START Data lines

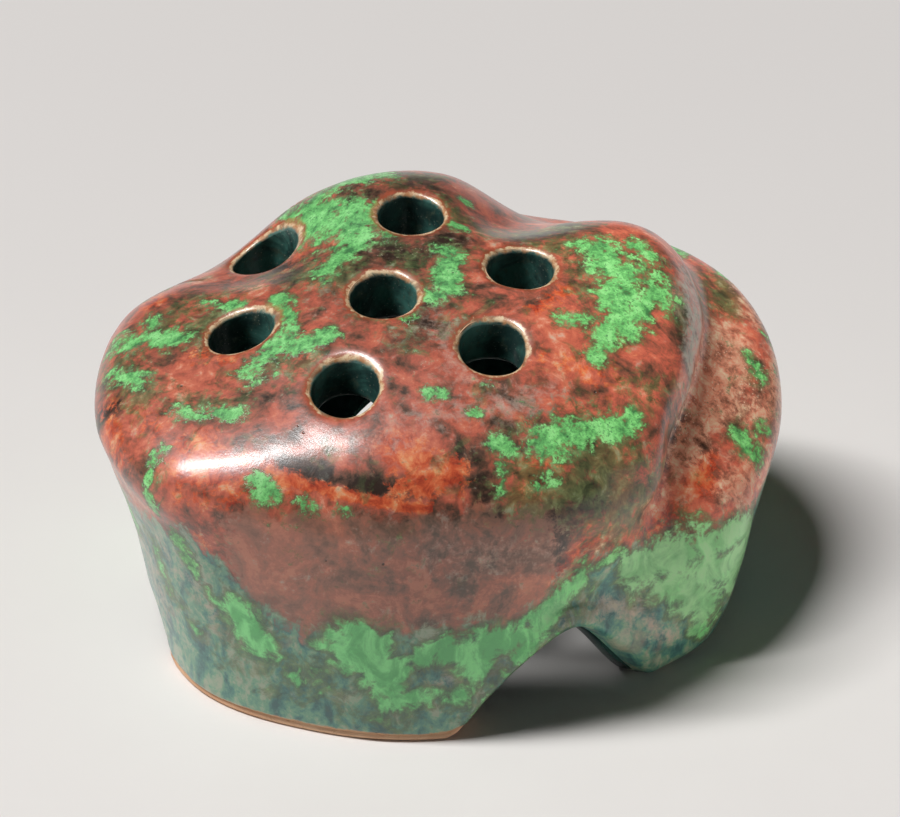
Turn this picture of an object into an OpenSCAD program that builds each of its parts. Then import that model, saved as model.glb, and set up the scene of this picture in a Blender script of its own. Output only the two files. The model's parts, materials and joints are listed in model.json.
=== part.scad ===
// Flower frog: a hand-built, glazed ceramic dome that holds flower stems upright in a bowl.
// The body is hollow and open underneath, stands on three feet between three arches, and
// has seven upright stem holes. Every node is one real layer of the fired piece.
// +Z is up, -Y is the front, and the origin is on the rest surface under the middle of the
// overall box.

/* [Overall] */
// Width over the left shoulder and the right lobe, which every outline size follows
overall_w = 105.8; // [95:0.1:120]

/* [Clay and glaze] */
// Thickness of the glaze coat on the outside
coat_t = 0.6; // [0.4:0.1:0.8]
// Thickness of the glaze coat in the hollow
cavity_coat_t = 0.5; // [0.3:0.1:0.7]
// Rounding of the foot's edges and the arches' lips
edge_r = 1.2; // [0.8:0.1:1.6]

/* [Stem holes] */
// Clear diameter of a glazed stem hole
hole_d = 10; // [9:0.5:10.5]
// Thickness of the glaze that lines a stem hole
lining_t = 0.4; // [0.3:0.1:0.5]

/* [Arches] */
// Height of the arch at the front right
front_arch_h = 14; // [10:1:16]
// Height of the arch at the back
back_arch_h = 16; // [10:1:17]
// Height of the arch at the left
left_arch_h = 12; // [8:1:14]

/* [Facets] */
// Number of columns round the body
columns = 72; // [48:12:72]

/* [Hidden] */

// The outline stations are drawn for this overall width.
drawn_w = 105.8;
size = overall_w / drawn_w;

// Middle of the overall box, measured from the axis that the stations turn about
middle = size * [0.65, 8.3, 0];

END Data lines

• **Given request**: Can you write out the lines above, from the first one through the one containing "size = overall_w / drawn_w;", exactly as they appear and nothing more?

• **Final result**:
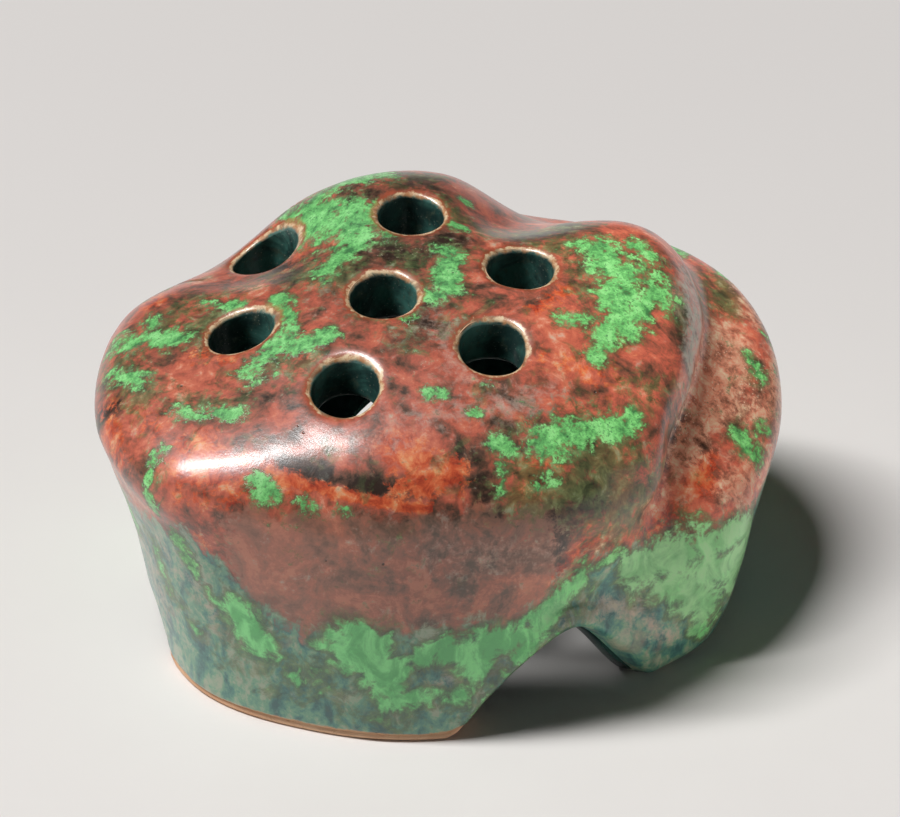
Turn this picture of an object into an OpenSCAD program that builds each of its parts. Then import that model, saved as model.glb, and set up the scene of this picture in a Blender script of its own. Output only the two files. The model's parts, materials and joints are listed in model.json.
=== part.scad ===
// Flower frog: a hand-built, glazed ceramic dome that holds flower stems upright in a bowl.
// The body is hollow and open underneath, stands on three feet between three arches, and
// has seven upright stem holes. Every node is one real layer of the fired piece.
// +Z is up, -Y is the front, and the origin is on the rest surface under the middle of the
// overall box.

/* [Overall] */
// Width over the left shoulder and the right lobe, which every outline size follows
overall_w = 105.8; // [95:0.1:120]

/* [Clay and glaze] */
// Thickness of the glaze coat on the outside
coat_t = 0.6; // [0.4:0.1:0.8]
// Thickness of the glaze coat in the hollow
cavity_coat_t = 0.5; // [0.3:0.1:0.7]
// Rounding of the foot's edges and the arches' lips
edge_r = 1.2; // [0.8:0.1:1.6]

/* [Stem holes] */
// Clear diameter of a glazed stem hole
hole_d = 10; // [9:0.5:10.5]
// Thickness of the glaze that lines a stem hole
lining_t = 0.4; // [0.3:0.1:0.5]

/* [Arches] */
// Height of the arch at the front right
front_arch_h = 14; // [10:1:16]
// Height of the arch at the back
back_arch_h = 16; // [10:1:17]
// Height of the arch at the left
left_arch_h = 12; // [8:1:14]

/* [Facets] */
// Number of columns round the body
columns = 72; // [48:12:72]

/* [Hidden] */

// The outline stations are drawn for this overall width.
drawn_w = 105.8;
size = overall_w / drawn_w;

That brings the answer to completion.